Fashion and beauty marketing expert turned tech founder
Monetizing gaps in the market is nothing new for Waslen, an American who began her career at Ralph Lauren's headquarters in New York in sales and marketing.
"Branding was everything to Ralph," she said. "Every single detail, when you walk into a store or showroom, is selling his dream, his vision. I learned that just one thing out of place can ruin the whole illusion."
In 2011, Waslen made a jump for a job a continent away in Singapore at Luxola, a digital beauty platform that was eventually acquired by Sephora.
According to Waslen, the learning curve was steep: The team was lean, e-commerce hadn't quite taken off in Singapore yet, and other platforms and blackmarket sites were selling similar products out of China for up to 70% less.
"But we developed such a beautiful brand experience, like in the images we used, our marketing campaigns, and social media. And we had an amazing customer experience: We picked up every phone call and hand-delivered every item in beautiful packaging," she said.
Waslen says she brought the same customer-oriented approach to DayAway, which she bootstrapped until closing an initial round of $350,000 in seed funding in late March. Waslen declined to provide further details on the funding, saying only that it was from a small group of investors from Singapore, the United States, and Europe.
Her advisory panel includes Roger Egan III, cofounder and CEO of Redmart, and Daniel Pristavec, an early Airbnb employee.

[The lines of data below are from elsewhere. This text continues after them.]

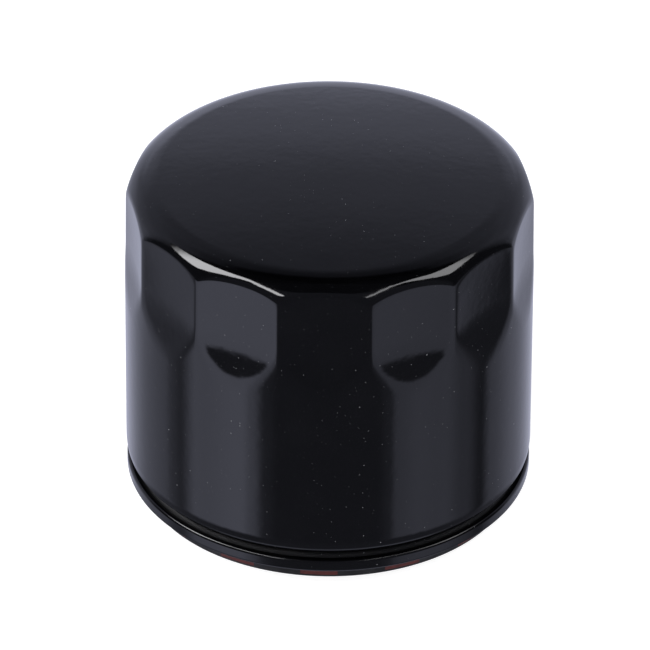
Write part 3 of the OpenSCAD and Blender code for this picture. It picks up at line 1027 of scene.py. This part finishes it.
def build_world():
    """Studio surroundings by direction: pale sides and back, a dark gap at the camera's side."""
    world = bpy.data.worlds.new("studio")
    scene.world = world
    world.use_nodes = True
    tree = world.node_tree
    tree.nodes.clear()
    new, link = tree.nodes.new, tree.links.new

    def feed(value, socket):
        if hasattr(value, "links"):
            link(value, socket)
        else:
            socket.default_value = value

    def math_node(operation, a, b=0.0):
        m = new("ShaderNodeMath")
        m.operation = operation
        feed(a, m.inputs[0])
        feed(b, m.inputs[1])
        return m.outputs[0]

    def ease(value, low, high):
        m = new("ShaderNodeMapRange")
        m.interpolation_type = "SMOOTHSTEP"
        feed(value, m.inputs["Value"])
        m.inputs["From Min"].default_value = low
        m.inputs["From Max"].default_value = high
        return m.outputs[0]

    def curve(value, stops, low, high):
        """A smooth curve through (angle, level) stops; levels are halved to fit the ramp."""
        ramp = new("ShaderNodeValToRGB")
        ramp.color_ramp.interpolation = "EASE"
        feed(math_node("DIVIDE", math_node("SUBTRACT", value, low), high - low), ramp.inputs[0])
        elements = ramp.color_ramp.elements
        for _ in range(len(stops) - 2):
            elements.new(0.5)
        for i, (angle, level) in enumerate(stops):
            elements[i].position = (angle - low) / (high - low)
            elements[i].color = (level / 2, level / 2, level / 2, 1.0)
        return math_node("MULTIPLY", ramp.outputs["Color"], 2.0)

    def blend(a, b, factor):
        return math_node("ADD", math_node("MULTIPLY", a, math_node("SUBTRACT", 1.0, factor)),
                         math_node("MULTIPLY", b, factor))

    coord = new("ShaderNodeTexCoord")
    split = new("ShaderNodeSeparateXYZ")
    link(coord.outputs["Generated"], split.inputs[0])
    x, y, z = split.outputs
    turn = math_node("ARCTAN2", x, math_node("MULTIPLY", y, -1.0))
    azimuth = math_node("SUBTRACT", math_node("MULTIPLY", turn, 180 / math.pi), CAMERA_AZIMUTH)
    side = math_node("ABSOLUTE", azimuth)
    height = math_node("MULTIPLY", math_node("ARCSINE", z), 180 / math.pi)

    low = curve(azimuth, LOW_RAMP, -180, 180)
    back = curve(height, BACK_RAMP, -90, 90)
    far_side = curve(height, SIDE_RAMP, -90, 90)
    front = curve(height, FRONT_RAMP, -90, 90)
    dim = math_node("MULTIPLY", FRONT_DIM, ease(side, 52, 66))
    front = math_node("MULTIPLY", front, math_node("SUBTRACT", 1.0, dim))
    high = blend(front, blend(far_side, back, ease(side, 150, 174)), ease(side, 103, 119))
    low = blend(NEAR_FLOOR, low, ease(height, -42, -35))
    low = blend(FLOOR_BELOW, low, ease(height, -66, -56))
    level = blend(low, high, ease(height, -23, -20))
    tint = new("ShaderNodeCombineColor")
    for i, gain in enumerate(TINT):
        link(math_node("MULTIPLY", level, gain), tint.inputs[i])
    background = new("ShaderNodeBackground")
    link(tint.outputs[0], background.inputs["Color"])
    # the camera itself sees a plain pale backdrop
    backdrop = new("ShaderNodeBackground")
    backdrop.inputs["Color"].default_value = (1.0, 1.0, 1.0, 1.0)
    path = new("ShaderNodeLightPath")
    seen = new("ShaderNodeMixShader")
    link(path.outputs["Is Camera Ray"], seen.inputs[0])
    link(background.outputs[0], seen.inputs[1])
    link(backdrop.outputs[0], seen.inputs[2])
    out = new("ShaderNodeOutputWorld")
    link(seen.outputs[0], out.inputs["Surface"])


def build_camera():
    """A long lens from 33 degrees above the floor, almost square to one wrench flat."""
    distance = 1.55
    focal_px = 8301.5
    frame_px = 650.0
    azimuth, elevation, roll = (math.radians(a) for a in (CAMERA_AZIMUTH, 33.2, 0.35))
    data = bpy.data.cameras.new("camera")
    data.sensor_width = 36.0
    data.lens = data.sensor_width * focal_px / frame_px
    data.clip_start = 0.05
    data.clip_end = 20.0
    data.shift_x = -4.0 / frame_px
    data.shift_y = 0.5 / frame_px
    camera = bpy.data.objects.new("camera", data)
    target = Vector((0, 0, 0.03255))
    level = math.cos(elevation)
    away = Vector((math.sin(azimuth) * level, -math.cos(azimuth) * level, math.sin(elevation)))
    turn = (-away).to_track_quat("-Z", "Y").to_matrix().to_4x4()
    stand = Matrix.Translation(target + away * distance)
    camera.matrix_world = stand @ turn @ Matrix.Rotation(roll, 4, "Z")
    scene.collection.objects.link(camera)
    scene.camera = camera


build_floor()
build_world()
panel("left_panel", LEFT_PANEL, 10.8)
panel("right_panel", RIGHT_PANEL, 4.6)
build_camera()
scene.view_settings.view_transform = "Standard"
scene.cycles.use_denoising = True
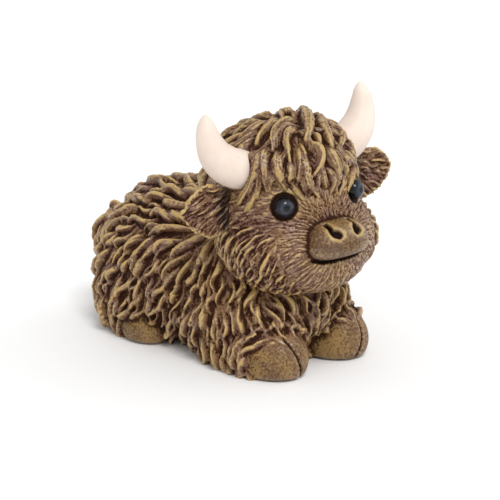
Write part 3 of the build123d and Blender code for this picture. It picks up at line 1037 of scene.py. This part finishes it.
forelock = new_piece("forelock_casting", [star_skin(hair_centre, hair_half, hair_far, 150, 90)], head_place)
cast(forelock, 0.45, 3)
points = column(forelock.data, "co")
local = head_local(points)
sunk = np.clip((eye_clear - from_eyes(local)) / 2, 0, 1)[:, None]
put_back(forelock.data, points - column(forelock.data, "normal") * cap_sink * sunk)
hair_skin = surface_of(forelock)
crown_locks = [
    traced_lock([hair_skin, head_skin], np.reshape(line, (-1, 2)), girth, rise)
    for girth, rise, *line in front_locks_px
]
for root in spread_roots(forelock, crown_way, crown_seen, 2500, crown_seed + 1, 0.85):
    girth = dice.uniform(1.0, 1.4)
    sway = dice.uniform(-0.5, 0.5)
    crown_locks.append(laid_lock(hair_skin, root, crown_way, 11.0, girth, sway, under_lift))
crown_roots = spread_roots(forelock, crown_way, crown_hidden, 2500, crown_seed, 1.15)
crown_locks += lay_locks(hair_skin, crown_roots, crown_way, 15.0, 1.8, (0.9, 1.2), 0.5, crown_lift)
grow(forelock, "crown_locks", crown_locks, flatness=0.85, seed=crown_seed, grain=0.36)
finish_hair(forelock, strand_lines(forelock.data, crown_locks, 0.7), 0.26, wash_and_shade=0.12)
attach(forelock, "root")
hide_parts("forelock")

# Ears
# Two cupped leaves, each cast apart with a root in its socket. Fine hair fans out from the root to a
# shaggy rim, and painted shade darkens each ear round its root.
ear_root = (13.0, -7.5, 6.5)
ear_slim = 0.5
ear_seed = 30
ear_lift = (-0.8, -0.3, 0.0, 0.2, 0.1)
ear_root_clear = 8
for side, label in ((-1, "right"), (1, "left")):
    root_point = head_place @ Vector(on_side(side, ear_root))
    fan_point = root_point + Vector((0, 0, 8))

    def ear_way(point, out):
        """The ear's hair fans out and down from above its root."""
        return Vector(point) - fan_point

    def ear_allowed(point, out):
        """Whether the ear's hair may grow here: past the root in its socket."""
        return (point - root_point).length > ear_root_clear

    ear = cad_copy(f"ear_{label}_casting", f"ear_{label}")
    cast(ear, 0.4, 6)
    put_back(ear.data, column(ear.data, "co") - column(ear.data, "normal") * ear_slim)
    ear_roots = spread_roots(ear, ear_way, ear_allowed, 3000, ear_seed + side, 0.52)
    ear_locks = lay_locks(surface_of(ear), ear_roots, ear_way, 6.0, 0.7, (0.85, 1.2), 0.3, ear_lift)
    grow(ear, f"ear_{label}_locks", ear_locks, flatness=0.6, seed=side + 5, grain=0.32)
    inner = np.linalg.norm(column(ear.data, "co") - np.array(root_point), axis=1)
    # Painted shade round the root, where the ear meets the head.
    shade = 0.85 * np.clip((14.5 - inner) / 3.0, 0, 1)
    finish_hair(ear, strand_lines(ear.data, ear_locks, 0.6), 0.2, wash_and_shade=shade)
    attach(ear, "root")
    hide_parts(f"ear_{label}")

# Horns
# Smooth resin horns painted matt cream in two close tones, with a few pinholes from casting. Each has a
# tapered root that sits in the hair.
horn_root = (11.5, -9.9, 15.0)
horn_size = (15.7, 2.0, 19.0)
horn_path_shares = (
    (0, 0), (0.33, 0.1), (0.62, 0.2), (0.85, 0.38), (0.96, 0.58),
    (1.0, 0.78), (0.995, 0.92), (0.985, 1.0), (0.98, 1.03),
)
horn_girths = (4.6, 5.6, 5.6, 5.0, 4.1, 3.1, 2.1, 1.1, 0.3)
horn_paint, tree, shader = new_paint("horn_paint")
place = add(tree, "ShaderNodeTexCoord")
cloud = add(tree, "ShaderNodeTexNoise", {"Scale": 120.0})
pits = add(tree, "ShaderNodeTexVoronoi", {"Scale": 330.0})
warm = add(tree, "ShaderNodeMapRange", {"From Min": 0.35, "From Max": 0.65})
dots = add(tree, "ShaderNodeMapRange", {"From Min": 0.07, "From Max": 0.03, "To Max": 0.7})
cream = add(tree, "ShaderNodeMix", {6: srgb(226, 206, 192), 7: srgb(233, 217, 203)}, data_type="RGBA")
holes = add(tree, "ShaderNodeMix", {7: srgb(120, 92, 72)}, data_type="RGBA")
wire(place, "Object", cloud, "Vector")
wire(place, "Object", pits, "Vector")
wire(cloud, "Fac", warm, "Value")
wire(warm, "Result", cream, "Factor")
wire(pits, "Distance", dots, "Value")
wire(dots, "Result", holes, "Factor")
wire(cream, 2, holes, 6)
wire(holes, 2, shader, "Base Color")
shader.inputs["Roughness"].default_value = 0.5
for side, label in ((-1, "right"), (1, "left")):
    horn_line = []
    for (out_share, up_share), girth in zip(horn_path_shares, horn_girths):
        local = Vector((
            side * (horn_root[0] + out_share * horn_size[0]),
            horn_root[1] + up_share * horn_size[1],
            horn_root[2] + up_share * horn_size[2],
        ))
        horn_line.append((head_place @ local, head_place.to_3x3() @ Vector((0, -1, 0)), girth))
    horn = lock_paths(f"horn_{label}_casting", [horn_line])
    run_tree(horn, lock_tree_made, flatness=1.0, sides=40, waver=0.0, material=horn_paint)
    horn.data.shade_smooth()
    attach(horn, "root")
    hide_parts(f"horn_{label}")

# Eyes
# Round beads on shanks, set in the head: near black, with a grey-blue ring like glass round the pupil,
# under a hard gloss.
gaze = (0.35, -1, 0.1)
bead_paint, tree, shader = new_paint("bead_gloss")
ring = add(tree, "ShaderNodeAttribute", attribute_name="off_axis")
ramp = add(tree, "ShaderNodeValToRGB")
ramp.color_ramp.elements[0].color = srgb(14, 14, 18)
ramp.color_ramp.elements[1].color = srgb(8, 8, 10)
for position, colour in (
    (0.14, (14, 14, 18)),
    (0.3, (58, 62, 74)),
    (0.45, (36, 39, 50)),
    (0.62, (12, 12, 16)),
):
    ramp.color_ramp.elements.new(position).color = srgb(*colour)
wire(ring, "Fac", ramp, "Fac")
wire(ramp, "Color", shader, "Base Color")
shader.inputs["Roughness"].default_value = 0.06
shader.inputs["Specular IOR Level"].default_value = 0.3
for side, label in ((-1, "right"), (1, "left")):
    shape = bmesh.new()
    bmesh.ops.create_uvsphere(shape, u_segments=64, v_segments=40, radius=eye_radius * MM)
    centre = head_place @ Vector(on_side(side, eye_centre))
    look = (head_place.to_3x3() @ Vector(on_side(side, gaze))).normalized()
    mesh = bpy.data.meshes.new(f"eye_{label}_bead")
    shape.to_mesh(mesh)
    shape.free()
    store(mesh, "off_axis", [v.co.normalized().angle(look) / (math.pi / 2) for v in mesh.vertices])
    mesh.transform(Matrix.Translation(centre * MM))
    mesh.shade_smooth()
    mesh.materials.append(bead_paint)
    bead = in_scene(mesh.name, mesh)
    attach(bead, "root")
    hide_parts(f"eye_{label}")

# Neck dowel
# A short beech dowel glued into both castings, which joins the head to the body. It stays the packed
# piece and only gets its wood.
wood, tree, shader = new_paint("beech")
place = add(tree, "ShaderNodeTexCoord")
stretch = add(tree, "ShaderNodeMapping", {"Scale": (900.0, 900.0, 60.0)})
grain = add(tree, "ShaderNodeTexNoise")
tone = add(tree, "ShaderNodeMix", {6: srgb(196, 158, 112), 7: srgb(170, 128, 84)}, data_type="RGBA")
wire(place, "Object", stretch, "Vector")
wire(stretch, "Vector", grain, "Vector")
wire(grain, "Fac", tone, "Factor")
wire(tone, 2, shader, "Base Color")
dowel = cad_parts["neck_dowel"]
dowel.data.materials.clear()
dowel.data.materials.append(wood)

# Light, floor and camera
# A plain pale floor under a white world with two soft lamps, seen from where the photograph's camera
# stood.
camera = in_scene("photo_camera", bpy.data.cameras.new("photo_camera"))
camera.data.sensor_width = 36
camera.data.lens = photo_focal * camera.data.sensor_width / photo_side
camera.data.clip_start = 0.01
camera_turn = Matrix((right_way, up_way, back_way)).transposed().to_4x4()
camera.matrix_world = Matrix.Translation(eye_point) @ camera_turn
bpy.context.scene.camera = camera

floor_half = 3.0
corners = [(x * floor_half, y * floor_half, 0) for x, y in ((-1, -1), (1, -1), (1, 1), (-1, 1))]
floor_mesh = bpy.data.meshes.new("floor")
floor_mesh.from_pydata(corners, [], [(0, 1, 2, 3)])
floor = in_scene("floor", floor_mesh)
floor_paint, tree, shader = new_paint("pale_floor")
shader.inputs["Base Color"].default_value = (0.9, 0.9, 0.9, 1)
shader.inputs["Roughness"].default_value = 0.9
floor_mesh.materials.append(floor_paint)

world = bpy.data.worlds.new("studio")
world.use_nodes = True
backdrop = world.node_tree.nodes["Background"]
backdrop.inputs["Color"].default_value = (1, 1, 1, 1)
backdrop.inputs["Strength"].default_value = 0.75
bpy.context.scene.world = world
for name, way, strength, angle in (
    ("key", (-0.35, -0.75, 1.1), 1.6, 25),
    ("fill", (0.9, -0.5, 0.5), 0.5, 60),
):
    lamp = in_scene(name, bpy.data.lights.new(name, "SUN"))
    lamp.data.energy = strength
    lamp.data.angle = math.radians(angle)
    lamp.rotation_euler = Vector(way).to_track_quat("Z", "Y").to_euler()
bpy.context.scene.view_settings.view_transform = "Standard"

Singapore was instrumental in DayAway's success
Waslen says one of the main reasons she managed to bring DayAway to fruition in under a year is because she launched it in Singapore.
"If I did this in New York, this would have been such a battle and I don't know that I would have gotten to this point," she said. "But in Singapore, it's phenomenal how people are so willing to network, be collaborative and be receptive to new ideas. One person would introduce me to five people, then those five people would introduce me to five more."
The pandemic too has proven an unlikely catalyst, according to Waslen, who observed that amidst its devastation, COVID-19 has also created opportunity, such as by opening up conversations with hotels searching for new revenue streams.
Following a recent spike in COVID-19 cases, Singapore tightened restrictions on movements and activities through the middle of June. Waslen is planning to use this time to onboard more hotels and experiences. Beyond that are ambitious plans to expand into international markets and take the company public one day.
For now, though, she's fully committed to what she's building.
"I'm not at a point in my career where I can just think, 'Lots of first-time CEOs fail on the first try,' and move on to the next entrepreneurial project," said Waslen. "DayAway is it for me, because I think it has unlimited potential across the globe."